Analytical solutions for elastic deformation of functionally graded thick plates with in-plane stiffness variation using higher order shear deformation theory

Abstract

Abstract This paper presents the deformation solution of functionally graded (FG) plates with variation of material stiffness through their length using higher order shear deformation theory (HSDT) including stretching effects. The present theory accounts for both the shear deformation and thickness stretching effect by a sinusoidal variation of the displacement field across the thickness. Equations of motion are derived from Hamilton's principle, and the relevant governing equations of elasticity are solved with a power law distribution of material property (material stiffness) to derive the analytical solution of the deflection of the FG plate. The problem is then modelled using the finite element method (FEM). The resultant analytical solutions are verified against the finite element (FE) solutions. The FE solutions are obtained using linear hexahedral solid elements with spatially graded property distribution (at different Gauss points), which is implemented by a user material subroutine (UMAT) in the ABAQUS FE software.
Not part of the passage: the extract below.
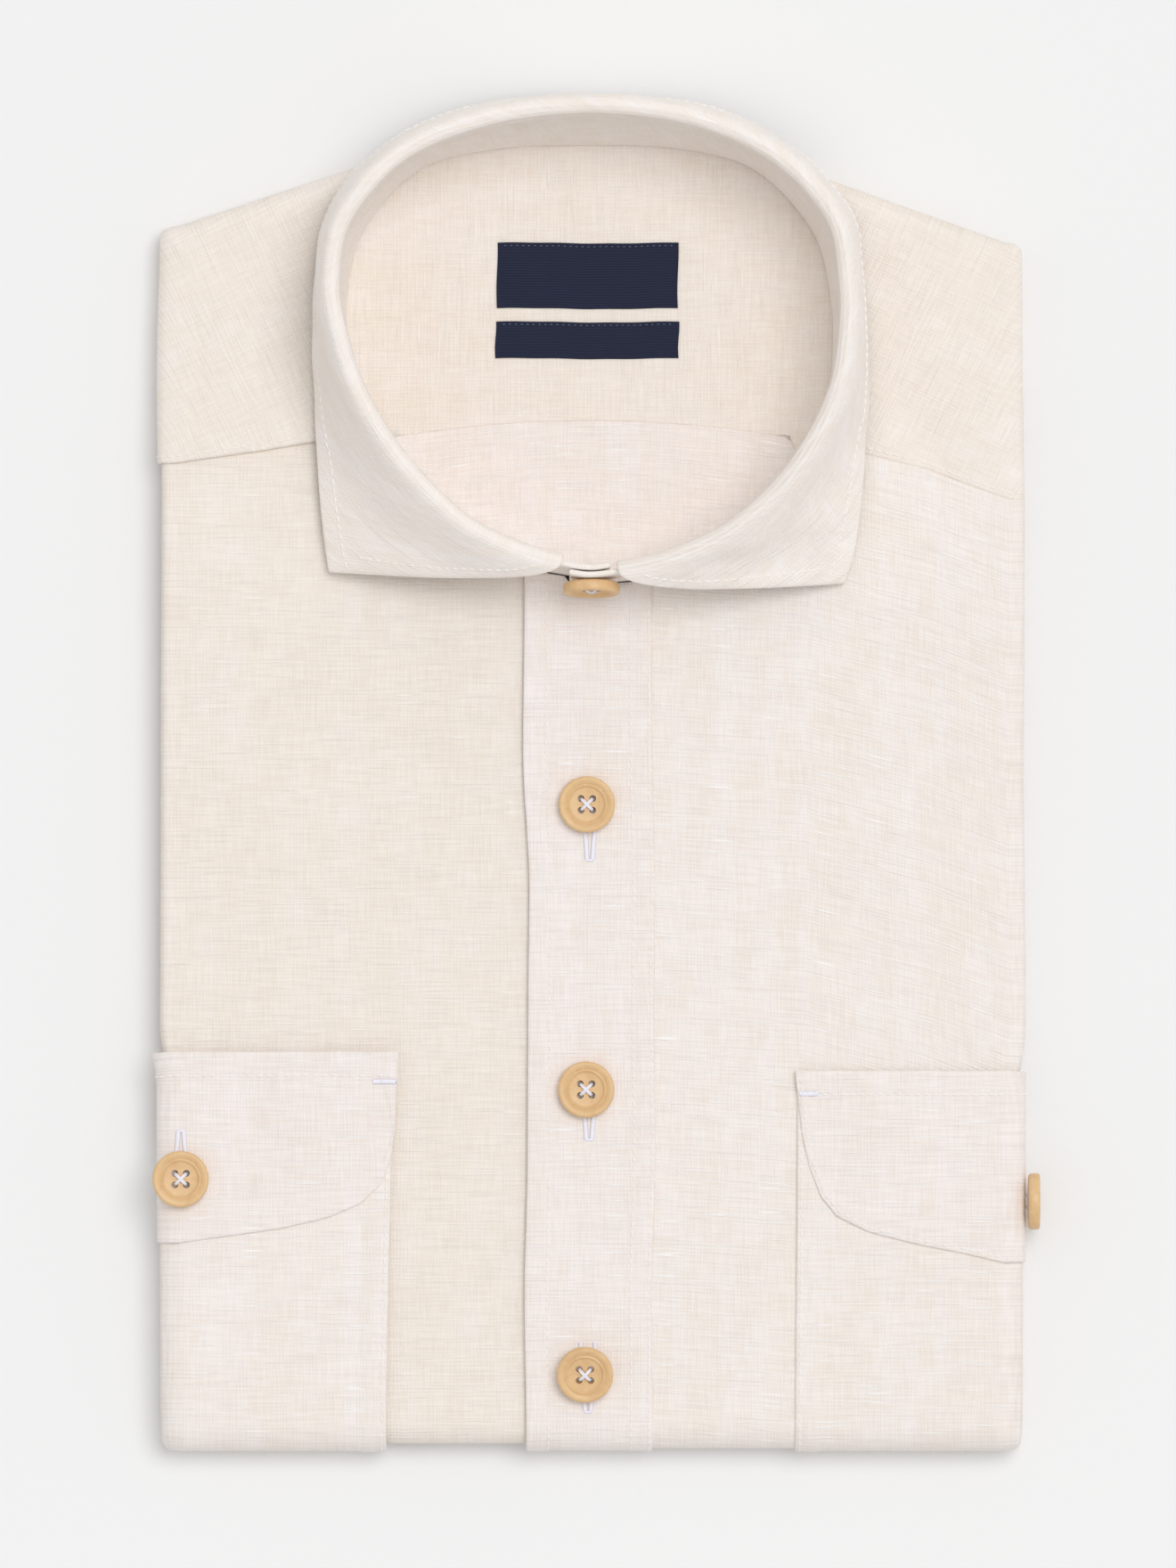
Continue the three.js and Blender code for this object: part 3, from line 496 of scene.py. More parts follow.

It can be concluded that the present exact formulation is not only accurate, but also simple in predicting the bending of FG plates. Also, this study can be applied to find the optimum material distribution to produce controlled-stiffness distribution in FG plates corresponding to prescribed characteristics. Moreover, the good agreement found between the exact solution and the numerical simulation demonstrates the effectiveness of graded solid elements in the modelling of FG plate deflection under bending.